▶ **EXERCISE REQUIREMENTS**: Repeat the whole listing below, word for word.

## BEGIN

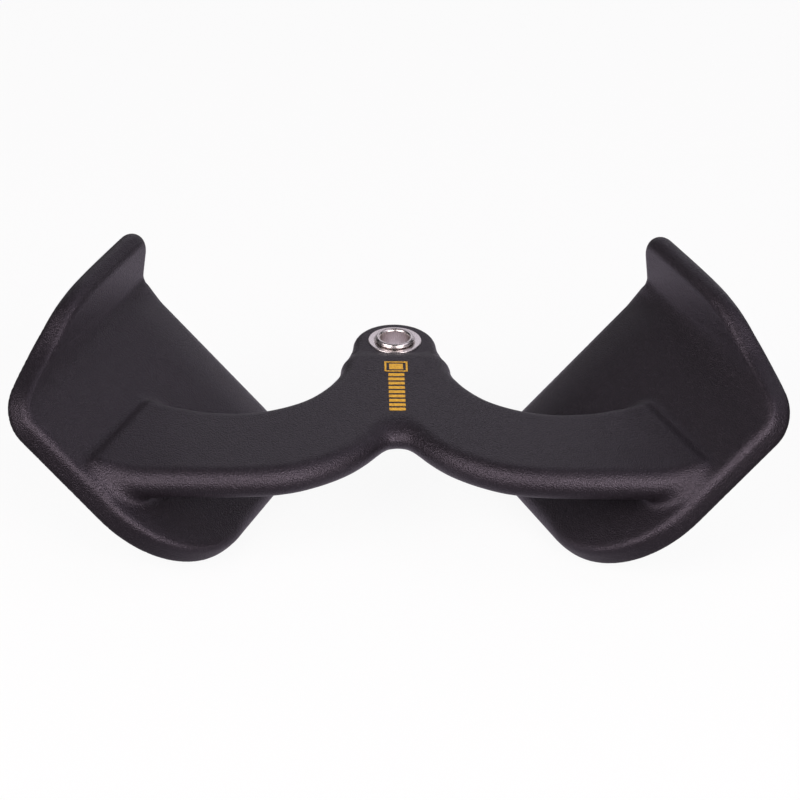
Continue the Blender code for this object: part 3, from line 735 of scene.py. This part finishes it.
def makeWorld():
    # a weak fill lights the handle; reflections see the dark room, and the camera sees white
    world = bpy.data.worlds.new("studio")
    bpy.context.scene.world = world
    world.use_nodes = True
    tree = world.node_tree
    node, link = tree.nodes.new, tree.links.new
    output, soft = tree.nodes["World Output"], tree.nodes["Background"]
    soft.inputs["Color"].default_value = (*studio["fill"], 1)
    soft.inputs["Strength"].default_value = studio["fillStrength"]
    path, direct = seenDirectly(tree)
    place, sweep = node("ShaderNodeTexCoord"), node("ShaderNodeVectorMath")
    sweep.operation = "DOT_PRODUCT"
    sweep.inputs[1].default_value = studio["sweep"]
    toRamp, room = node("ShaderNodeMapRange"), node("ShaderNodeValToRGB")
    toRamp.inputs["From Min"].default_value = -1.0
    link(place.outputs["Generated"], sweep.inputs[0])
    link(sweep.outputs["Value"], toRamp.inputs["Value"])
    link(toRamp.outputs["Result"], room.inputs["Fac"])
    stops = room.color_ramp.elements
    while len(stops) < len(studio["room"]):
        stops.new(1.0)
    for stop, (where, level) in zip(stops, studio["room"]):
        stop.position = where
        stop.color = (level, level, level, 1)
    white = whiteToCamera(tree, path)
    link(room.outputs["Color"], white.inputs["A"])
    seen, mix = node("ShaderNodeBackground"), node("ShaderNodeMixShader")
    link(white.outputs["Result"], seen.inputs["Color"])
    link(direct, mix.inputs["Fac"])
    link(soft.outputs[0], mix.inputs[1])
    link(seen.outputs[0], mix.inputs[2])
    link(mix.outputs[0], output.inputs["Surface"])


def makeFloor():
    # pale floor: its own shading, lifted to white where the camera sees it, and a painted pool of light
    # round a spot where a reflection sees it
    material, tree, shader = newMaterial("white_floor", studio["floorColour"], studio["floorRoughness"])
    shader.inputs["Specular IOR Level"].default_value = 0.0
    node, link = tree.nodes.new, tree.links.new
    path, direct = seenDirectly(tree)
    share, glow, mix = node("ShaderNodeMath"), node("ShaderNodeEmission"), node("ShaderNodeMixShader")
    share.operation = "MULTIPLY"
    share.inputs[1].default_value = studio["floorGlow"]
    link(direct, share.inputs[0])
    # painted light: the glow that reflections see fades with the distance from the pool's centre
    place, away = node("ShaderNodeTexCoord"), node("ShaderNodeVectorMath")
    fade, lit = node("ShaderNodeMapRange"), node("ShaderNodeMath")
    away.operation = "DISTANCE"
    away.inputs[1].default_value = (*studio["pool"], 0.0)
    fade.interpolation_type = "SMOOTHSTEP"
    fade.inputs["From Min"].default_value, fade.inputs["From Max"].default_value = studio["poolRadii"]
    fade.inputs["To Min"].default_value, fade.inputs["To Max"].default_value = studio["poolLevels"]
    lit.operation = "MAXIMUM"
    link(place.outputs["Object"], away.inputs[0])
    link(away.outputs["Value"], fade.inputs["Value"])
    link(path.outputs["Is Camera Ray"], lit.inputs[0])
    link(fade.outputs["Result"], lit.inputs[1])
    link(lit.outputs[0], glow.inputs["Strength"])
    white = whiteToCamera(tree, path)
    white.inputs["A"].default_value = (*studio["poolTint"], 1)
    link(white.outputs["Result"], glow.inputs["Color"])
    link(share.outputs[0], mix.inputs["Fac"])
    link(shader.outputs[0], mix.inputs[1])
    link(glow.outputs[0], mix.inputs[2])
    link(mix.outputs[0], tree.nodes["Material Output"].inputs["Surface"])
    half, drop = studio["floorSide"] / 2, studio["floorDrop"]
    points = [(-half, -half, -drop), (half, -half, -drop), (half, half, -drop), (-half, half, -drop)]
    meshFrom("floor", points, [(0, 1, 2, 3)], material, False)


makeCamera()
makeWorld()
makeFloor()
for lampName, lamp in studio["lamps"].items():
    softbox(lampName, *lamp[:-1], studio[lamp[-1]])
bpy.context.scene.view_settings.view_transform = "Standard"
print("studio: floor, lamps and camera")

## END

▶ **THE RESULT**:
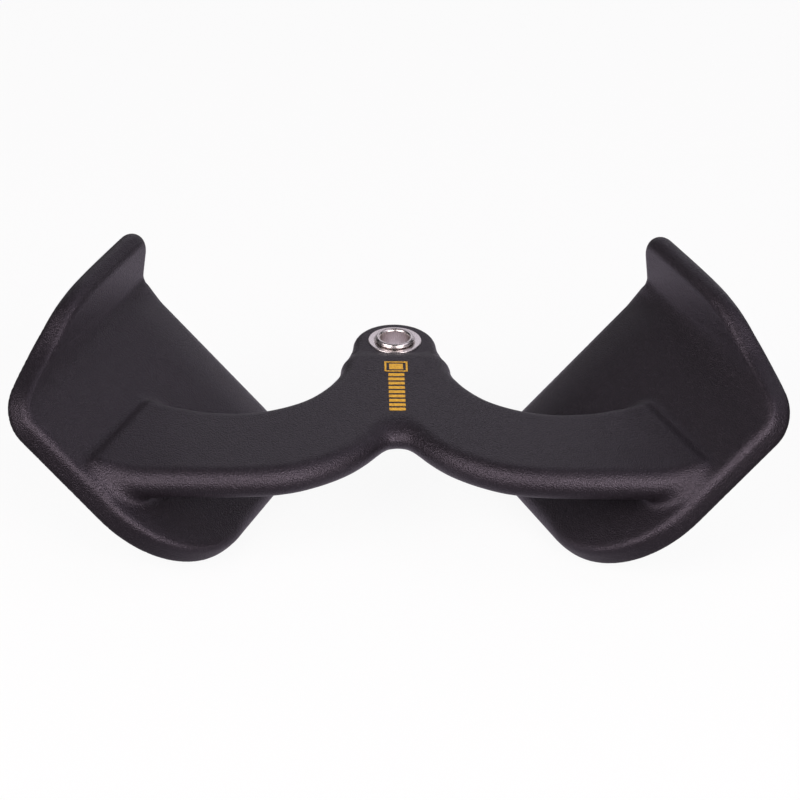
Continue the Blender code for this object: part 3, from line 735 of scene.py. This part finishes it.
def makeWorld():
    # a weak fill lights the handle; reflections see the dark room, and the camera sees white
    world = bpy.data.worlds.new("studio")
    bpy.context.scene.world = world
    world.use_nodes = True
    tree = world.node_tree
    node, link = tree.nodes.new, tree.links.new
    output, soft = tree.nodes["World Output"], tree.nodes["Background"]
    soft.inputs["Color"].default_value = (*studio["fill"], 1)
    soft.inputs["Strength"].default_value = studio["fillStrength"]
    path, direct = seenDirectly(tree)
    place, sweep = node("ShaderNodeTexCoord"), node("ShaderNodeVectorMath")
    sweep.operation = "DOT_PRODUCT"
    sweep.inputs[1].default_value = studio["sweep"]
    toRamp, room = node("ShaderNodeMapRange"), node("ShaderNodeValToRGB")
    toRamp.inputs["From Min"].default_value = -1.0
    link(place.outputs["Generated"], sweep.inputs[0])
    link(sweep.outputs["Value"], toRamp.inputs["Value"])
    link(toRamp.outputs["Result"], room.inputs["Fac"])
    stops = room.color_ramp.elements
    while len(stops) < len(studio["room"]):
        stops.new(1.0)
    for stop, (where, level) in zip(stops, studio["room"]):
        stop.position = where
        stop.color = (level, level, level, 1)
    white = whiteToCamera(tree, path)
    link(room.outputs["Color"], white.inputs["A"])
    seen, mix = node("ShaderNodeBackground"), node("ShaderNodeMixShader")
    link(white.outputs["Result"], seen.inputs["Color"])
    link(direct, mix.inputs["Fac"])
    link(soft.outputs[0], mix.inputs[1])
    link(seen.outputs[0], mix.inputs[2])
    link(mix.outputs[0], output.inputs["Surface"])


def makeFloor():
    # pale floor: its own shading, lifted to white where the camera sees it, and a painted pool of light
    # round a spot where a reflection sees it
    material, tree, shader = newMaterial("white_floor", studio["floorColour"], studio["floorRoughness"])
    shader.inputs["Specular IOR Level"].default_value = 0.0
    node, link = tree.nodes.new, tree.links.new
    path, direct = seenDirectly(tree)
    share, glow, mix = node("ShaderNodeMath"), node("ShaderNodeEmission"), node("ShaderNodeMixShader")
    share.operation = "MULTIPLY"
    share.inputs[1].default_value = studio["floorGlow"]
    link(direct, share.inputs[0])
    # painted light: the glow that reflections see fades with the distance from the pool's centre
    place, away = node("ShaderNodeTexCoord"), node("ShaderNodeVectorMath")
    fade, lit = node("ShaderNodeMapRange"), node("ShaderNodeMath")
    away.operation = "DISTANCE"
    away.inputs[1].default_value = (*studio["pool"], 0.0)
    fade.interpolation_type = "SMOOTHSTEP"
    fade.inputs["From Min"].default_value, fade.inputs["From Max"].default_value = studio["poolRadii"]
    fade.inputs["To Min"].default_value, fade.inputs["To Max"].default_value = studio["poolLevels"]
    lit.operation = "MAXIMUM"
    link(place.outputs["Object"], away.inputs[0])
    link(away.outputs["Value"], fade.inputs["Value"])
    link(path.outputs["Is Camera Ray"], lit.inputs[0])
    link(fade.outputs["Result"], lit.inputs[1])
    link(lit.outputs[0], glow.inputs["Strength"])
    white = whiteToCamera(tree, path)
    white.inputs["A"].default_value = (*studio["poolTint"], 1)
    link(white.outputs["Result"], glow.inputs["Color"])
    link(share.outputs[0], mix.inputs["Fac"])
    link(shader.outputs[0], mix.inputs[1])
    link(glow.outputs[0], mix.inputs[2])
    link(mix.outputs[0], tree.nodes["Material Output"].inputs["Surface"])
    half, drop = studio["floorSide"] / 2, studio["floorDrop"]
    points = [(-half, -half, -drop), (half, -half, -drop), (half, half, -drop), (-half, half, -drop)]
    meshFrom("floor", points, [(0, 1, 2, 3)], material, False)


makeCamera()
makeWorld()
makeFloor()
for lampName, lamp in studio["lamps"].items():
    softbox(lampName, *lamp[:-1], studio[lamp[-1]])
bpy.context.scene.view_settings.view_transform = "Standard"
print("studio: floor, lamps and camera")